25 June 2007

Sandy Tucker: "One Child at a time..."



What the World needs is more Sandy Tuckers. We thank the Creator for her time on Earth among us. We offer Prayers and Smoke for her Family and loved ones...

Mitakuye Oyasin
--ryan


Sandy Tucker, founder of children's home in Liberty, dies at 62

By Paula Burba
pburba@courier-journal.com
The Courier-Journal






Sandy Tucker, the tender-yet-stern matriarch of Galilean Children's Home in Liberty, Ky., which has sheltered hundreds of children since 1984, died yesterday at St. Joseph Hospital in Lexington.

She was 62 and died of cancer.

"Numbers aren't anything to me," Tucker told The Courier-Journal in a 2004 story. "It's one life at a time, one child at a time."

Al Tompkins, a journalist who met Tucker about 20 years ago in Guatemala, where she was working to rescue children, remembered her "pure, unshakeable love for children."

"It didn't matter what disability they had, how functional or dysfunctional they were, they just could not escape her arms. With just that talent, she touched more than 800 children," said Tompkins, who later joined the board of the children's home.

"Sandy always loved children, always," her younger sister, Debbie Tucker, said yesterday.

The sisters married brothers, and when Debbie Tucker's husband died 32 years ago, "she took me and my three children in for a while, too."

A native of Arizona, Sandy Tucker grew up in Detroit and married Jerry Tucker in 1963. After years of marriage and no children, they adopted the first of 25 in 1969, and eventually had two biological daughters, too.

They came to Kentucky in the mid-1970s, learning about the Mennonite faith and adopting many of its principles.

They settled on a 22-acre hilltop farm in Casey County and founded the children's home where Tucker would be called "Mom" by hundreds of children in need. They were rescued from abuse or poverty, taken in from parents unable to care for them because of extreme medical needs or temporarily taken in from other countries for much-needed medical care.

Their ministry expanded beyond the children's home, where typically 50 to 70 children lived.

They also built Angel House, a home for as many as 50 babies of women in prison, and the Galilean Christian Academy, where children from the home attended pre-kindergarten through 12th grade with community children who paid tuition to attend.

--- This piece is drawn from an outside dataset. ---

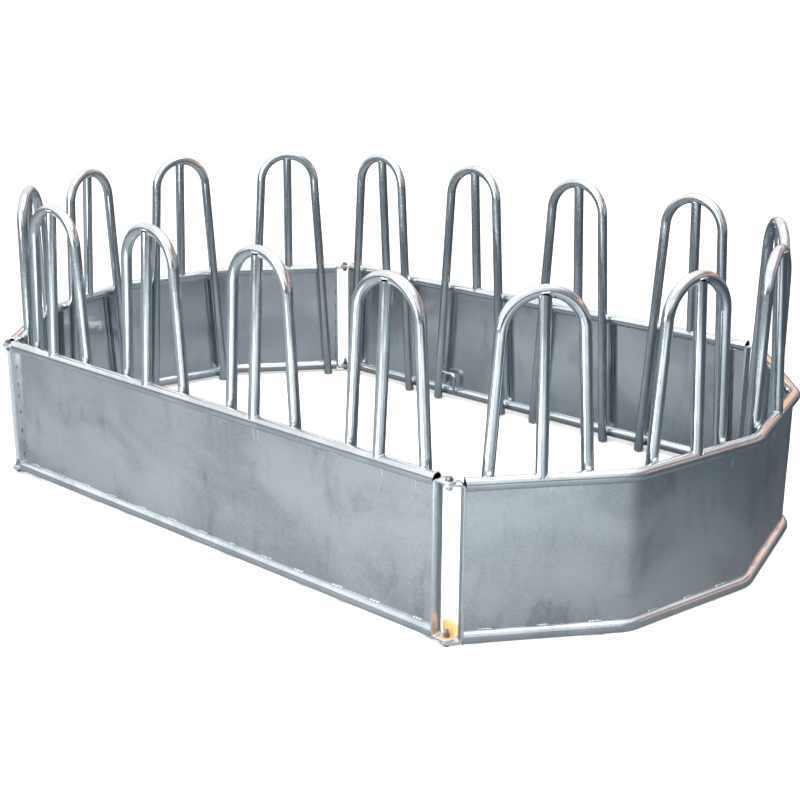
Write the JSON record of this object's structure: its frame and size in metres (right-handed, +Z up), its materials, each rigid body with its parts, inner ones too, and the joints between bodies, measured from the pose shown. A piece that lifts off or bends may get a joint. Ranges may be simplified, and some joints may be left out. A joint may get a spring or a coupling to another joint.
{
  "type": "hay ring feeder",
  "caption": "Oval galvanised hay ring feeder: two straight and two bent sheeted panels with arched hoops, hinged to each other at the corners by bolts.",
  "frame": {"origin": "centre of the footprint, on the ground under the leg ends", "axes": "+X along the straight side panels, +Y from the front panel to the back panel, +Z up"},
  "size_m": [3.1346, 1.9108, 1.0843],
  "materials": {
    "galvanised_tube": "hot-dip galvanised, bright satin",
    "galvanised_sheet": "hot-dip galvanised sheet, clouded semi-gloss",
    "galvanised_flat": "hot-dip galvanised, satin",
    "zinc_fastener": "zinc plated, dull",
    "yellow_zinc": "yellow passivated zinc"
  },
  "bodies": {
    "front_panel": {"front_top_rail": "galvanised_tube", "front_bottom_rail": "galvanised_tube", "front_sheet": "galvanised_sheet", "front_bracket_a": "galvanised_flat", "front_bracket_b": "galvanised_flat", "front_hoop_1": "galvanised_tube", "front_hoop_2": "galvanised_tube", "front_hoop_3": "galvanised_tube", "front_hoop_4": "galvanised_tube", "front_bar_1": "galvanised_tube", "front_bar_2": "galvanised_tube", "front_bar_3": "galvanised_tube", "front_bar_4": "galvanised_tube", "front_bolts": "zinc_fastener", "front_nuts": "zinc_fastener", "front_washers": "zinc_fastener", "front_lock_tab": "yellow_zinc"},
    "back_panel": {"back_top_rail": "galvanised_tube", "back_bottom_rail": "galvanised_tube", "back_sheet": "galvanised_sheet", "back_bracket_a": "galvanised_flat", "back_bracket_b": "galvanised_flat", "back_hoop_1": "galvanised_tube", "back_hoop_2": "galvanised_tube", "back_hoop_3": "galvanised_tube", "back_hoop_4": "galvanised_tube", "back_bar_1": "galvanised_tube", "back_bar_2": "galvanised_tube", "back_bar_3": "galvanised_tube", "back_bar_4": "galvanised_tube", "back_bolts": "zinc_fastener", "back_nuts": "zinc_fastener", "back_washers": "zinc_fastener", "back_tie_rod": "galvanised_tube"},
    "right_panel": {"right_top_rail": "galvanised_tube", "right_bottom_rail": "galvanised_tube", "right_sheet": "galvanised_sheet", "right_bracket_a": "galvanised_flat", "right_bracket_b": "galvanised_flat", "right_hoop_1": "galvanised_tube", "right_hoop_2": "galvanised_tube", "right_hoop_3": "galvanised_tube", "right_hoop_4": "galvanised_tube", "right_bar_1": "galvanised_tube", "right_bar_2": "galvanised_tube", "right_bar_3": "galvanised_tube", "right_bar_4": "galvanised_tube"},
    "left_panel": {"left_top_rail": "galvanised_tube", "left_bottom_rail": "galvanised_tube", "left_sheet": "galvanised_sheet", "left_bracket_a": "galvanised_flat", "left_bracket_b": "galvanised_flat", "left_hoop_1": "galvanised_tube", "left_hoop_2": "galvanised_tube", "left_hoop_3": "galvanised_tube", "left_hoop_4": "galvanised_tube", "left_bar_1": "galvanised_tube", "left_bar_2": "galvanised_tube", "left_bar_3": "galvanised_tube", "left_bar_4": "galvanised_tube"}
  },
  "joints": [
    {"name": "right_end_swing", "type": "hinge", "parent": "front_panel", "child": "right_panel", "pos_m": [1.076, -0.9342, 0.26], "axis": [0, 0, 1], "range_deg": [-55, 55]},
    {"name": "left_end_swing", "type": "hinge", "parent": "front_panel", "child": "left_panel", "pos_m": [-1.076, -0.9342, 0.26], "axis": [0, 0, 1], "range_deg": [-55, 55]},
    {"name": "back_swing", "type": "hinge", "parent": "right_panel", "child": "back_panel", "pos_m": [1.076, 0.9342, 0.26], "axis": [0, 0, 1], "range_deg": [-55, 55]}
  ],
  "couplings": [
    {"joint": "left_end_swing", "follows": "right_end_swing", "ratio": 1},
    {"joint": "back_swing", "follows": "right_end_swing", "ratio": -1}
  ]
}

They opened two restaurants, a bed-and-breakfast and a thrift store -- all self-supporting businesses that also supported the Galilean Home Ministries.

For many years, Tucker was also a midwife. She delivered more than 200 babies, mostly for women who did not want to go to hospitals because of their religious beliefs. She agreed to stop delivering babies in the early 1990s, instead of obtaining a license required by state.

With a philosophy of "no government money, no government control," as Sandy Tucker once put it, they managed to keep everything running with donations -- raising more than $225,000 in monthly expenses and covering a $1 million annual payroll with money raised through mailings and publicity.

"I guess it's just the Lord's work," Tucker told a television reporter in 1988 at Louisville's airport as she returned to Kentucky with a Haitian boy who had been in the public spotlight. The Tuckers brought him back from a "children's prison" in Haiti.

"It gets in your blood. If you love children, you can't not do it," she said.

Tucker's funeral is scheduled for 10 a.m. Monday at Galilean Children's Home. Visitation will begin there at noon Saturday. She will be buried at Chapel in the Woods Cemetery there. McKinney-Brown Funeral Home is handling arrangements.